In the end, Harry Lime (Orson Welles) gets his just deserts and yet the audience is sympathetic to his plight because he is charismatic, greatly outnumbered, and hunted like a rat. When his fingers pathetically try to lift the sewer grate unsuccessfully, you can palpably feel his awareness that there will be no escape this time. He does, though, deserve to be punished for his greed, corruption, and lack of feeling for others, especially the victims of his illegal penicillin trade. There is a poetic and moral justice that he asks for death from the man who was once his closest friend-turned-betrayer. At the same time, he remains the most attractive and good-humoured of all the characters, and much loved by the two closest to him–Holly and Anna. Harry Lime is the first significant modern anti-hero in 20th century movies.

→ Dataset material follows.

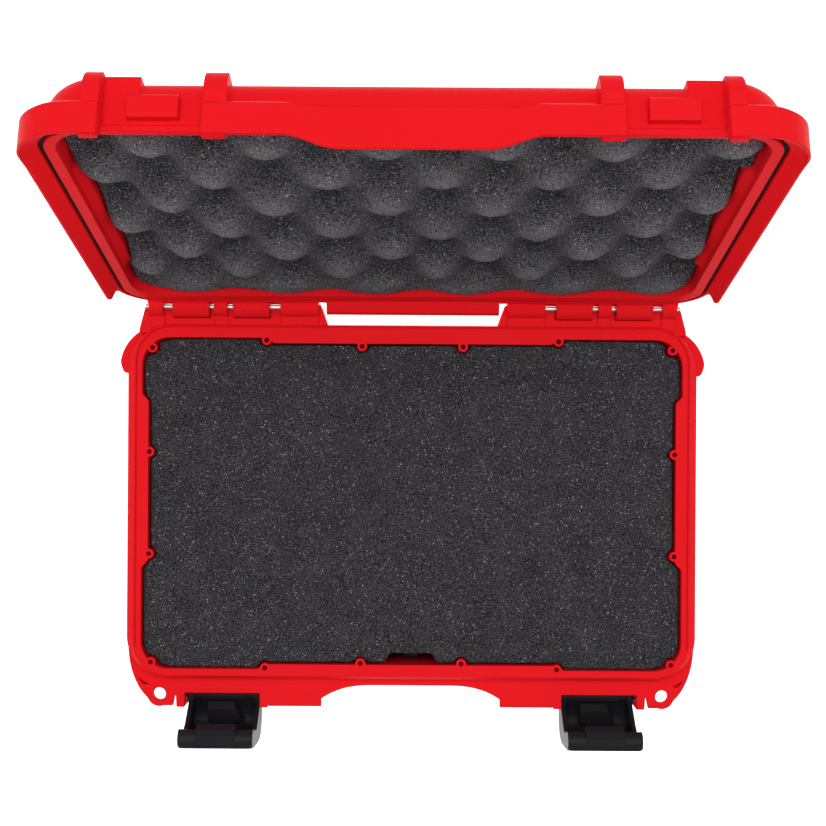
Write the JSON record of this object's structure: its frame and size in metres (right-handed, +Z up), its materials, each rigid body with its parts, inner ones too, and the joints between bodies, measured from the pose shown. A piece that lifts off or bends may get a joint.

Anna’s response to him is a little tempered when she learns of his racket, and yet she remains loyal and true to him, attending his funeral and walking by Holly afterward, rejecting him utterly for his treachery to Harry. She is a simpler, less complex character than Holly and seems oblivious to the serious harm and tragedy that Harry has caused, especially at the moment of truth when Harry enters the café.

And though it is true that Holly is the friend who betrays Harry, he does so for more moral reasons than Anna is capable of understanding and appreciating fully. It is Holly who bears the terrible responsibilities in the end of both betraying and killing Harry, the price being the loss of his once-close friend, his higher moral principles, Anna, and any remaining romanticism and innocence he once espoused and deeply believed in. Holly is the most conflicted of the three characters. He is also the most conscious of the three characters; he will have to bear his guilt alone, rejected in the final moment by Anna, the woman he loved and, ironically, tried hard to protect. There are and will be no just deserts for him as well as Anna who has lost her one true love.